How Things Have Changed

I’m not a major donor to my university. I don’t have enough money for the school to name a building in my honor, so I try to do the next best thing. Every year, I return to Ohio University ( not Ohio State ) and speak to the next generation of journalists during its yearly spring conference at the prestigious Scripps school of Journalsim.

I’m always curious to see how things have changed over the years since I graduated and each time I go back, I am pleasantly surprised. This year was no different. While some of the same building are still there, there is a new student center which is the state of the art … and the other buildings have every modern convenience.

The recently built Charles Ping Center for student athletics

The Convocation Center – home to Ohio Bobcat basketball and to several student dorm rooms

One stop I always make on my visit back to Athens, Ohio is the radio-television building. The six-floor structure is home to the communications program as well as the broadcast facilities for WOUB TV and radio – the school’s public broadcast stations staff almost entirely by students. This was my first exposure to public broadcasting.

Among the upgrades to the facility was the newsroom – soon to be named after Fox News founder and Ohio University graduate Roger Ailes. Take a look inside:

 

The updated newsroom at my alma mater, Ohio University

It’s one of the most amazing newsrooms I have ever seen. It’s got 50-inch flat screen HDTVs, the latest in technological equipment and its all digital. I know commercial stations that don’t have this stuff.

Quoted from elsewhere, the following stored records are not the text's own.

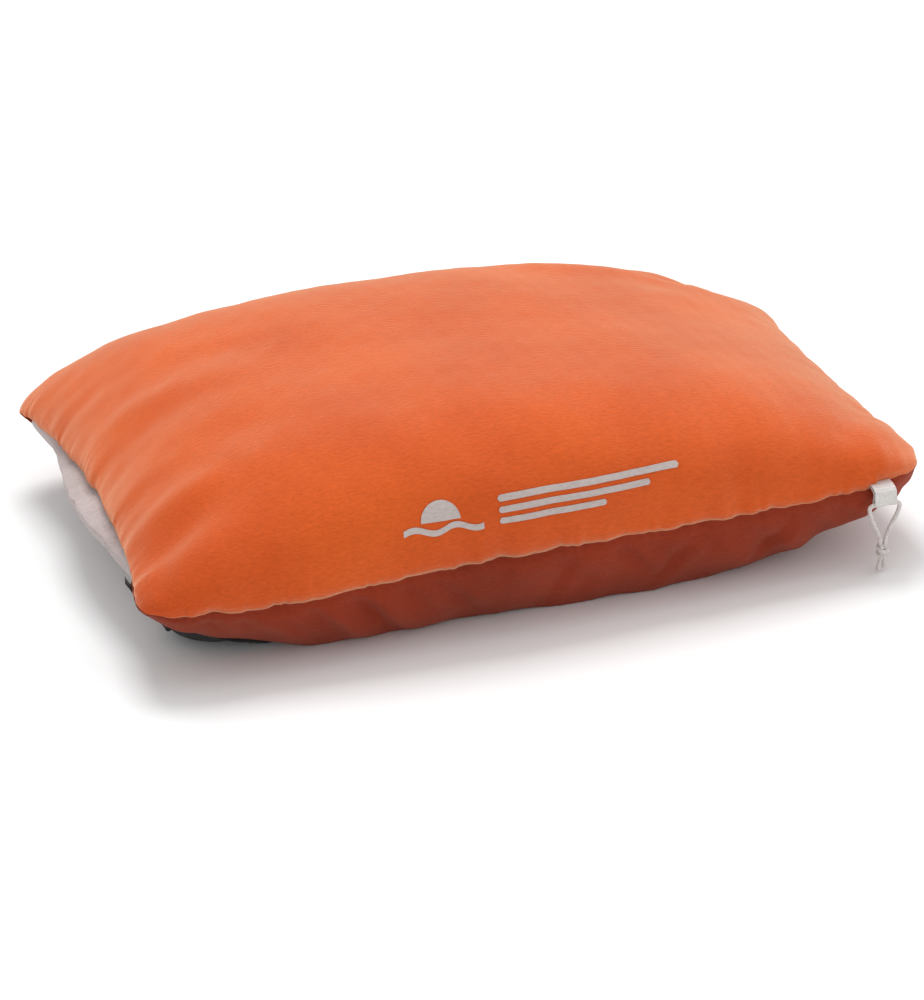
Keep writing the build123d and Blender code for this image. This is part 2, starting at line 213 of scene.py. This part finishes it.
def edge_ripple(x, y, edges):
    """Puckers along the seam, the same on both panels, and the tuck that the stitches pull in."""
    front, back, left, right = edges
    relief = np.zeros(x.shape)
    for edge, along, seed in ((front, x, 21), (back, x, 22), (left, y, 23), (right, y, 24)):
        relief += 0.50 * MM * ripples(along, 0.0085, seed) * np.exp(-edge / 0.006)
        relief += 0.75 * MM * ripples(along, 0.027, seed + 10) * np.exp(-edge / 0.020)
        relief -= 1.9 * MM * np.exp(-(edge / 0.0026) ** 2)
    return relief


def corner_calm(edges):
    """From 0 at the corners to 1 away from them."""
    front, back, left, right = edges
    reach = np.hypot(np.minimum(front, back), np.minimum(left, right))
    return np.clip((reach - 3 * MM) / (27 * MM), 0, 1)


def relief_upper(shape):
    """How far the top panel stands out from its smooth form."""
    points = shape.points
    edges = shape.edge_distances()
    front, back, left, right = edges
    inner = 1 - np.exp(-(np.minimum(np.minimum(front, back), np.minimum(left, right)) / 0.006) ** 2)
    x = points[..., 0]
    y = points[..., 1]
    relief = 0.9 * MM * waves(points, 0.16, 11)
    relief += 0.35 * MM * waves(points, 0.055, 12)
    relief += 0.10 * MM * waves(points, 0.016, 13)
    for edge, along, seed in ((front, x, 41), (back, x, 42), (left, y, 43), (right, y, 44)):
        relief += 1.10 * MM * ripples(along, 0.062, seed) * np.exp(-edge / 0.045)
    relief += 1.6 * MM * ripples(y, 0.052, 31) * np.exp(-((left - 0.045) / 0.035) ** 2)
    relief += crease(points, (0.055, 0.108), (0.172, 0.080), 0.0085, 3.4 * MM)
    relief += crease(points, (0.120, 0.060), (0.196, 0.098), 0.0120, 1.6 * MM)
    relief += crease(points, (0.158, -0.112), (0.196, -0.060), 0.0080, 1.8 * MM)
    relief += crease(points, (-0.196, -0.100), (-0.140, -0.070), 0.0110, 1.5 * MM)
    relief += crease(points, (-0.198, -0.020), (-0.120, -0.046), 0.0140, 1.5 * MM)
    relief += crease(points, (-0.190, 0.060), (-0.100, 0.030), 0.0140, 1.3 * MM)
    return relief * inner * corner_calm(edges) + edge_ripple(x, y, edges) * corner_calm(edges)


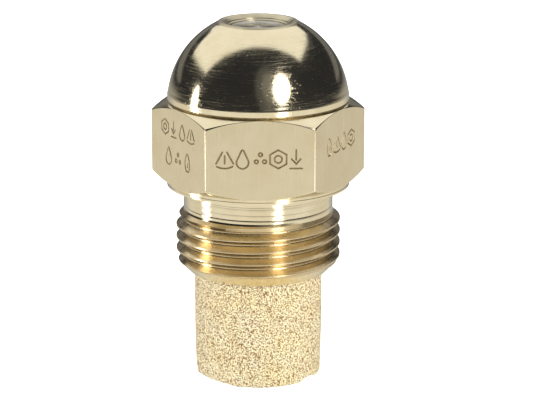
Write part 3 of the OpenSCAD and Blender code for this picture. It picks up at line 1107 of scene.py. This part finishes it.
def swirl_distributor():
    low, high = DISTRIBUTOR_BOTTOM_Z, DISTRIBUTOR_TOP_Z
    profile = [
        (0, low), (FLANGE_R, low), (FLANGE_R, low + FLANGE_H), (WAIST_R, low + FLANGE_H),
        (WAIST_R, high - HEAD_H), (FLANGE_R, high - HEAD_H), (FLANGE_R, high),
        (SWIRL_CONE_BASE_R, high), (SWIRL_CONE_R, SWIRL_CONE_Z), (0, SWIRL_CONE_Z),
    ]
    shell = Shell()
    shell.grid(spin(fillet(profile, 0.06, 3), turns(128)))
    feed = Matrix.Translation((FEED_R + FEED_DEEP / 2, 0, (low + high) / 2))
    slope = Matrix.Translation((SWIRL_CONE_R, SWIRL_CONE_R * SWIRL_OFFSET, SWIRL_CONE_Z))
    slope = slope @ Matrix.Rotation(math.pi / 4, 4, "Y")
    down_slope = Matrix.Translation((SWIRL_SHIFT, 0, 0))
    cutters = []
    for i in range(SLOTS):
        turn = Matrix.Rotation(i * 2 * math.pi / SLOTS, 4, "Z")
        cutters.append(block(FEED_DEEP, FEED_WIDE, FEED_LONG, turn @ feed))
        cutters.append(block(SWIRL_LONG, SWIRL_WIDE, SWIRL_DEEP, turn @ slope @ down_slope))
    mesh = cut_away(shell.mesh("swirl_distributor_steel"), cutters)
    names = ("distributor", "swirl_distributor", "distributor_steel")
    return finished("swirl_distributor_steel", mesh, [steel], *names)


SCREW_R = 4.42
SCREW_DEPTH = 0.47
SCREW_ROOT_R = SCREW_R - SCREW_DEPTH
SCREW_TOP_Z = 15.6
SCREW_TIP_Z = 17.45
SCREW_TIP_R = 3.6
SPIGOT_R = 3.36
SPIGOT_Z = 6.5
OIL_R = 1.3
# The oil bore ends at the cross holes
OIL_END_Z = 16.7
CROSS_Z = 16.4
CROSS_R = 0.5
DRIVER_LONG, DRIVER_WIDE, DRIVER_HIGH = 10, 1.2, 2.8


def screw_envelope(z):
    """Radius that the lock screw's thread is cut down to near its two ends."""
    return np.minimum(SCREW_ROOT_R + (z - LOCK_REAR_Z), SCREW_ROOT_R + (SCREW_TOP_Z - z))


def lock_screw():
    root = SCREW_ROOT_R
    around = turns(LATHE_COLUMNS)
    shell = Shell()
    rear = [
        (OIL_R, SPIGOT_Z + 0.3), (OIL_R + 0.2, SPIGOT_Z), (SPIGOT_R - 0.25, SPIGOT_Z),
        (SPIGOT_R, SPIGOT_Z + 0.25), (SPIGOT_R, LOCK_REAR_Z),
        (root - 0.02, LOCK_REAR_Z), (root, LOCK_REAR_Z),
    ]
    shell.grid(spin(fillet(rear, 0.04, 2), around))
    period = thread_period(LOCK_PITCH, SCREW_DEPTH, LOCK_PITCH / 8, 0.03, 0.03)
    thread = helix_rows(
        once_round(around), LOCK_REAR_Z, SCREW_TOP_Z, LOCK_REAR_Z, LOCK_PITCH, period,
        lambda d, z: np.minimum(SCREW_R - d, screw_envelope(z)),
    )
    shell.grid(thread, closed=False)
    front = [
        (root, SCREW_TOP_Z), (root - 0.02, SCREW_TOP_Z), (SCREW_TIP_R, SCREW_TOP_Z),
        (SCREW_TIP_R, SCREW_TIP_Z - 0.2), (SCREW_TIP_R - 0.2, SCREW_TIP_Z), (0, SCREW_TIP_Z),
    ]
    shell.grid(spin(fillet(front, 0.04, 2), around))
    oil = [(0, OIL_END_Z), (OIL_R, CROSS_Z), (OIL_R, SPIGOT_Z + 0.3)]
    shell.grid(spin(oil, around))
    crossing = Matrix.Translation((0, 0, CROSS_Z))
    cutters = [rod(CROSS_R, 2 * SCREW_R, crossing @ Matrix.Rotation(math.pi / 2, 4, axis)) for axis in "XY"]
    cutters.append(block(DRIVER_LONG, DRIVER_WIDE, DRIVER_HIGH, Matrix.Translation((0, 0, SPIGOT_Z))))
    mesh = cut_away(shell.mesh("lock_screw_brass"), cutters)
    return finished("lock_screw_brass", mesh, [turned], "lock_screw", "lock_screw", "screw_brass")


nozzle_body()
orifice_disc()
swirl_distributor()
lock_screw()
filter_bush()
sintered_filter()

# ---- stage, lights and camera

# Low enough for the filter to hang free of it in every pose
FLOOR_Z = -15.0


def floor():
    mesh = bpy.data.meshes.new("floor")
    half = 3.0
    corners = [(-half, -half, 0), (half, -half, 0), (half, half, 0), (-half, half, 0)]
    mesh.from_pydata(corners, [], [(0, 1, 2, 3)])
    thing = linked("floor", mesh)
    thing.location.z = FLOOR_Z * MM
    thing.visible_glossy = False
    thing.visible_diffuse = False
    n = Nodes("pale_floor")
    n.shader.inputs["Emission Color"].default_value = (1, 1, 1, 1)
    n.shader.inputs["Emission Strength"].default_value = 0.95
    n.shader.inputs["Specular IOR Level"].default_value = 0.1
    mesh.materials.append(n.finish((0.85, 0.85, 0.85), 0.9, None, 0.0))


def panel(name, centre, look, width, height, glow, shape="RECTANGLE", roll=0.0):
    """A soft box that the camera doesn't see. glow is its brightness, whatever its size."""
    lamp = bpy.data.lights.new(name, "AREA")
    lamp.shape = shape
    lamp.size, lamp.size_y = width, height
    lamp.energy = glow * width * height * math.pi
    thing = linked(name, lamp)
    thing.location = centre
    aim = (Vector(look) - Vector(centre)).to_track_quat("-Z", "Y")
    thing.rotation_euler = (aim @ Quaternion((0, 0, 1), math.radians(roll))).to_euler()
    thing.visible_camera = False
    return thing


def standing_panel(name, azimuth, low, high, wide, distance, glow, roll=0.0):
    """A soft box that stands round the object: azimuth from the front towards +X, all in degrees."""
    a, e = math.radians(azimuth), math.radians((low + high) / 2)
    centre = Vector((math.sin(a) * math.cos(e), -math.cos(a) * math.cos(e), math.sin(e))) * distance
    width = 2 * distance * math.tan(math.radians(wide / 2)) * math.cos(e)
    height = 2 * distance * math.tan(math.radians((high - low) / 2))
    return panel(name, centre + Vector((0, 0, 0.02)), (0, 0, 0.02), width, height, glow, "ELLIPSE", roll)


floor()
panel("overhead", (-0.185, 0.405, 0.5), (-0.185, 0.405, 0), 1.29, 0.89, 1.0)
panel("overhead_back", (-0.02, 1.1, 0.5), (-0.02, 1.1, 0), 0.83, 0.5, 0.95)
standing_panel("right_front", 31.5, 11, 43, 21, 0.8, 6.5, -14)
standing_panel("front_glow", 12, 0, 58, 34, 0.85, 0.05)
standing_panel("front_glow_core", 14, 12, 48, 20, 0.84, 0.08)
standing_panel("left", -88.5, -32, 15, 11, 0.9, 6.0)
standing_panel("right_low", 30, -36, -6, 14, 0.9, 2.2)
# A fill that only lights what scatters light, as the sintered bronze does
FILLS = (("left", -0.75, -0.25, 4.6), ("front", 0.0, -0.8, 1.5), ("right", 0.75, -0.25, 4.6))
for side, across, towards, glow in FILLS:
    fill = panel(f"fill_{side}", (across, towards, 0.22), (0, 0, 0.01), 0.6, 0.6, glow)
    fill.visible_glossy = False
standing_panel("back", 180, 2, 17, 110, 1.6, 0.12)

ROOM = (0.026, 0.028, 0.035)
# Brightness of the table from straight in front, at y = -1, to straight behind
TABLE = (
    (0.0, (0.96, 0.94, 0.90)), (0.30, (0.93, 0.93, 0.93)), (0.70, (0.80, 0.77, 0.72)),
    (0.84, (0.76, 0.75, 0.73)), (0.94, (0.44, 0.44, 0.44)), (1.0, (0.38, 0.38, 0.38)),
)


def studio_world():
    """What the metal reflects: a bright table and a dark room above it. The camera sees white."""
    world = bpy.data.worlds.new("studio")
    n = Nodes("studio", world)

    def background(color):
        return n.new("ShaderNodeBackground", {"Color": color}).outputs[0]

    def choose(share, a, b):
        return n.new("ShaderNodeMixShader", enumerate((share, a, b))).outputs[0]

    split = n.new("ShaderNodeSeparateXYZ", {0: n.new("ShaderNodeTexCoord").outputs["Generated"]})
    ramp = n.new("ShaderNodeValToRGB")
    stops = ramp.color_ramp.elements
    for place, color in TABLE[1:-1]:
        stops.new(place).color = (*color, 1)
    stops[0].color = (*TABLE[0][1], 1)
    stops[len(TABLE) - 1].color = (*TABLE[-1][1], 1)
    n.put(n.spread(split.outputs["Y"], -1.0, 1.0, 0.0, 1.0), ramp.inputs[0])
    below = n.spread(split.outputs["Z"], -0.17, -0.01, 1.0, 0.0)
    around = choose(below, background((*ROOM, 1)), background(ramp.outputs[0]))
    seen = n.new("ShaderNodeLightPath").outputs["Is Camera Ray"]
    n.put(choose(seen, around, background((1, 1, 1, 1))), n.tree.nodes["World Output"].inputs[0])
    n.tree.nodes.remove(n.tree.nodes["Background"])
    bpy.context.scene.world = world


studio_world()
bpy.context.scene.view_settings.view_transform = "Standard"

# The camera stands a little to the left of straight ahead and looks down by 15 degrees
CAMERA_DISTANCE = 238.3
CAMERA_UP = math.radians(14.976)
CAMERA_LEFT = math.radians(1.37)
AIM = Vector((0, 0, 15.45)) * MM
level = math.cos(CAMERA_UP)
back_to = Vector((-math.sin(CAMERA_LEFT) * level, -math.cos(CAMERA_LEFT) * level, math.sin(CAMERA_UP)))
camera = linked("camera", bpy.data.cameras.new("camera"))
camera.data.lens = 184.3
camera.data.sensor_width = 36
camera.data.shift_x = 0.01656
camera.data.shift_y = 0.0009
camera.data.clip_start = 0.01
camera.data.clip_end = 10
camera.location = AIM + back_to * CAMERA_DISTANCE * MM
camera.rotation_euler = (-back_to).to_track_quat("-Z", "Y").to_euler()
bpy.context.scene.camera = camera
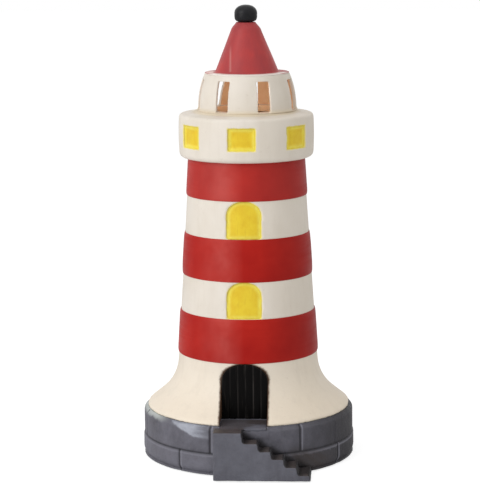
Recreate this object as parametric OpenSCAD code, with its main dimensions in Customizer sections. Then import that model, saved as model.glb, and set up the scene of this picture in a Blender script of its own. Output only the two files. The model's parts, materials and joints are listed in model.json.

However, the best part of my visit was meeting the students. These young people are the future of our industry and they are well prepared. They have grown up in the digital age and are prepared to be successful. I’m proud that I can come back and impart some knowledge but, in many ways, they are better prepared for the future than I was when I graduated. That’s what makes an almunist of any school so proud: to know things are better for the students of today than it was for them.